Sutekh: Incest (Live)
Seth Joshua Horvitz has released distinctive electronic music under his Sutekh moniker since 1997 on labels like his own Context and Force Inc. (2000's Periods Make Sense). 20002 saw the release of two impressive yet vastly different full-lengths: Fell and Incest. Fell constantly surprises the listener as it veers off into novel tangents. Each track generates a different, unpredictable mood, from the cacophonous clattering of “Anatomy of a Splinter” to the whirring, panning funk of “Gospel Train.” “Privacy,” for example, features an electric piano accompanying what sounds like rustling pages as well as a hi-hat, cymbals, and rimshots. “Recession Clouds” begins with the processed drone of some faceless bureaucrat silenced by dissonant waves of feedback and then segues into a quintessential Sutekh house rhythm with all manner of detritus churning on top. The ominous, falling chords in “Wings Over Kansas” generate an unsettling, almost apocalyptic mood, which is offset by a final, hidden track that begins with an accordion but then shifts into piercing, oscillating tones. Horvitz wisely deflects monotony by eschewing the presence of a standard 4/4 groove on each track. Rather, he maintains interest throughout by deploying a huge arsenal of acoustic and synthetic sound sources to create meticulous compositions, as opposed to merely draping random effects and melodies upon beats. If there is one track that most representatively showcases Sutekh's signature sound—a funky minimal house style characterized by lightness and bounce—it would be “Fire Weather.” But this identifiable style shows up in only a few tracks, and, overall, Fell's meandering travelogue makes for an adventurous, rewarding journey.
Incest is presented as a continuous 43-minute workout that was assembled from several real-time studio sessions in Barcelona and San Francisco during June and July, 2002. Apparently Horvitz plundered his own catalogue of released and unreleased works for sound sourcing, as well as patches and noises from friends like Kit Clayton, Twerk, Geoff White, and Carsten Nicolai, to build the tracks. However, whatever elements may have appeared on former recordings have been transformed to a point of unrecognizability, making Incest sound completely original. Unlike Fell, the focus here is much more upon the dance floor, as the tracks pulsatingly and insistently ground themselves in funk grooves of tech- and micro-house. Yet his imaginative treatments give Incest a richness that makes it equally satisfying as headphones listening.
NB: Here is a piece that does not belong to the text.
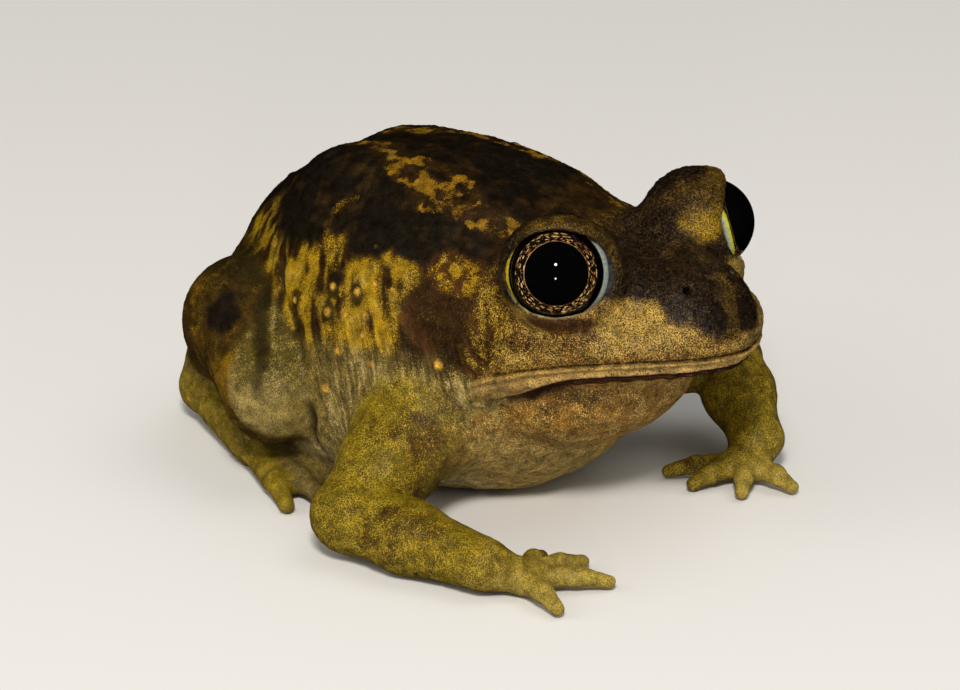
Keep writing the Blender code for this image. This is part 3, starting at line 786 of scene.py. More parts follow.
def markings(p, normal, part):
    """The skin's colours at each point, with painted shade in its creases and folds."""
    x, y, z = (p / MM).T
    q = folded(p)
    patchy, small, tiny = layered(p, 3.0 * MM, 20), layered(p, 1.1 * MM, 40), layered(p, 0.5 * MM, 60, 2)
    coat = Coat(len(p))
    # Back, with its two broken stripes
    coat.lay(ramp(patchy + 0.5 * small, 0.0, 0.9), BACK_WARM, share=0.14)
    blots = 0.42 + 0.75 * layered(p, 0.62 * MM, 70, 2)
    line = stroke(q, DORSAL_STRIPE, 0.6 * MM, 9) + 0.55 * small + 0.25 * tiny
    coat.lay(ramp(line, 1.25, 0.5), BACK_WARM, BACK_GOLD, blots)
    line = stroke(q, STRIPE_BRANCH, 0.5 * MM, 19) + 0.5 * small
    coat.lay(ramp(line, 0.6, 0.2), BACK_WARM, BACK_GOLD, blots)
    # Flank: gold network on brown, then olive, then pale
    edge = 16.6 + 1.1 * patchy + 0.4 * small + 0.8 * ramp(x, -7.0, -3.0)
    flank = ramp(z, edge + 0.7, edge - 0.7) * ramp(np.abs(y), 4.0, 7.0)
    coat.lay(flank, FLANK_BROWN, FLANK_GOLD, 0.2)
    streaks = layered(drawn_out(q, (-0.4, 0.25, 0.9), 4.0), 0.62 * MM, 80, 2)
    golden = flank * ramp(x + 0.8 * patchy, 3.9, 2.0) * ramp(z, 9.6, 11.4)
    coat.lay(golden * ramp(streaks + 0.4 * patchy, -0.5, 0.2), FLANK_OCHRE)
    coat.lay(golden, None, FLANK_GOLD, 0.50 + 0.6 * streaks + 0.3 * patchy, 0.6)
    low = ramp(z + 0.9 * patchy + 0.5 * streaks - 0.25 * np.clip(x, -6.0, 0.0), 12.6, 10.4)
    coat.lay(low, FLANK_OLIVE, FLANK_PALE, 0.42 + 0.45 * streaks)
    fan = layered(drawn_out(q, (0.45, -0.2, -0.87), 6.0), 0.42 * MM, 31, 2)
    coat.lay(ramp(z, 12.5, 10.5) * ramp(x, -4.0, 0.0), None, FLANK_PALE, 0.45 + 0.6 * fan)
    coat.lay(ramp(z, 14.5, 12.0) * ramp(x, -6.0, -2.0), lined=1.0)
    # Painted shade along the fold by the armpit
    coat.lay(ramp(stroke(q, AXILLA_FOLD, 0.3 * MM, 5), 0.8, 0.3) * 0.7, CHEEK_BROWN, share=0.1)
    coat.lay(ramp(z, 5.0, 1.5) * ramp(normal[:, 2], 0.1, -0.4), BELLY)
    line = stroke(q, FLANK_STREAK, 0.5 * MM, 13) + 0.45 * small
    coat.lay(ramp(line, 0.7, 0.1) * 0.8, FLANK_BROWN, FLANK_GOLD, 0.5)
    line = stroke(q, EAR_PATCH, 0.5 * MM, 17) + 0.5 * small + 0.3 * tiny
    coat.lay(ramp(line, 1.7, 0.5), CHEEK_BROWN, FLANK_GOLD, 0.5 + 0.5 * tiny)
    wart = wart_field(p)
    for centre in WARTS[RINGED_WARTS]:
        around = np.linalg.norm((q - centre) / MM * (1.0, 1.0, 0.7), axis=1) + 0.35 * small + 0.2 * tiny
        coat.lay(ramp(around, 0.85, 0.4) * 0.7, BACK, share=0.05)
    coat.lay(ramp(wart, 0.25, 0.7), ORANGE, share=0.1)
    for bead in EYE_BEADS:
        coat.lay(ramp(np.linalg.norm(q - bead, axis=1) / MM, 0.26, 0.12), LIP, share=0.2)
    # Arms and hands, with painted shade on the arms' lower and inner sides and in the armpits
    arm = ramp(part["arm"] + part["hand"], 0.25, 0.75)
    coat.lay(arm, ARM, ARM_GOLD, 0.46 + 0.2 * small, 1.0, 0.0)
    # Painted shade: darker where the arm faces forward, down and in towards the body
    facing_into_shade = normal[:, 0] - normal[:, 2] * 0.6 + normal[:, 1] * -0.35 * np.sign(y)
    coat.lay(arm * ramp(facing_into_shade + 0.25 * small, 0.35, 1.0) * ramp(z, 3.0, 5.0) * 0.3, ARM_BROWN, share=0.2)
    # Painted shade in the armpit, between arm and chest
    armpit = patch(p, (6.9, -12.7, 7.7), (1.5, 1.9, 2.3), 0.25 * small, 0.0)
    coat.lay(armpit * 0.8, ARM_BROWN, CHEST, 0.2)
    stained = arm * ramp(small + 0.7 * patchy + 0.3 * tiny, 0.1, 0.9)
    coat.lay(stained * 0.8, ARM_BROWN, ARM_GOLD, 0.25)
    blot = patch(p, (11.6, -18.1, 4.2), (4.2, 2.4, 1.3), 0.35 * small, 0.15, 0.6)
    coat.lay(arm * blot * 0.7, ARM_BROWN, share=0.3)
    coat.lay(part["hand"] * ramp(x, 14.0, 17.5) * 0.6, FINGER, FACE_GOLD, 0.3)
    coat.lay(part["hand"] * ramp(z, 2.4, 1.2) * ramp(x, 15.0, 17.5), FINGER, FACE_GOLD, 0.35)
    # Hindlegs, with painted shade along the creases of shank and thigh
    leg = ramp(part["thigh"] + part["shank"], 0.3, 0.7)
    coat.lay(leg, SHANK, SHANK_GOLD, 0.22 + 0.35 * small, 0.7, 0.0)
    gilt = patch(q, (-9.0, -15.3, 8.4), (2.6, 2.6, 2.2), 0.3 * small, 0.0, 0.6)
    coat.lay(leg * gilt, FLANK_OCHRE, SHANK_GOLD, 0.8)
    coat.lay(leg * ramp(z + 0.5 * patchy, 11.8, 13.6) * 0.85, HIP, KNEE, 0.25 + 0.3 * small)
    coat.lay(leg * patch(q, (-11.8, -13.0, 11.4), (2.0, 3.0, 2.0), 0.3 * small), SNOUT, share=0.04)
    crease = stroke(q, SHANK_CREASE, 0.2 * MM, 4)
    knee = ramp(x + 0.55 * (np.abs(y) - 12.0) + 0.75 * (z - 10.0), -8.6, -7.0) * leg
    coat.lay(knee, KNEE, KNEE_PALE, 0.36 + 0.3 * tiny)
    coat.lay(knee * ramp(z + 0.6 * small, 9.6, 6.6), KNEE_PALE, FLANK_PALE, 0.35)
    # Painted shade along the creases of shank and thigh
    coat.lay(ramp(crease, 0.8, 0.2) * leg * 0.85, HIP, share=0.0)
    coat.lay(ramp(stroke(q, THIGH_CREASE, 0.3 * MM, 2), 0.34, 0.08) * 0.9, HIP, share=0.0)
    foot = ramp(part["foot"], 0.3, 0.7)
    coat.lay(foot, FOOT, ARM_GOLD, 0.3 + 0.3 * small, 0.8, 0.0)
    inside = 11.7 + 0.4 * (x + 12.5) - np.abs(y) + 0.4 * small
    coat.lay(foot * ramp(inside, 0.9, 1.8) * 0.85, WEB, FLANK_PALE, 0.2)
    coat.lay(foot * ramp(patchy + 0.5 * small, 0.2, 0.8) * 0.4, ARM_BROWN, share=0.15)
    face_markings(coat, p, part, patchy, small)
    return coat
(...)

Beginning with a calm prelude of whirring sounds and an insistent hi-hat, the momentary appearance of feedback and a lone electric guitar mutates into a typically dense collage of beats, electronic whirring, and tones that continues without interruption thenceforth. Horvitz constantly invigorates the connecting tracks by mutating their elements and re-assembling them in unexpected ways. Quieter moments intermittently appear but the overall mood is beat-driven. Horvitz enhances Incest's non-stop groove by adorning it with distinctive rhythmic transformations and characteristic glitch-like effects. Track five, for example, is an irresistible sampling of syncopated micro-house funk accented by crashing waves of digital noise.
Horvitz manages the notable feat of creating electronic music that is uniquely identifiable as his, in spite of the fact that these two releases differ so much. Fell is the more blatantly experimental of the two, yet Incest is experimental too in a less obvious way. In the latter, Horvitz positions himself firmly within a 'dance' context by maintaining a seamless groove throughout, in a manner similar to Richie Hawtin on his Decks EFX and 909 and Scion on Arrange and Process Basic Channel Tracks. What elevates Sutekh above other electronic artists is the fecundity of his imagination, his resourceful ability to infuse his tracks, groove-based or otherwise, with a distinctive compositional intelligence and command.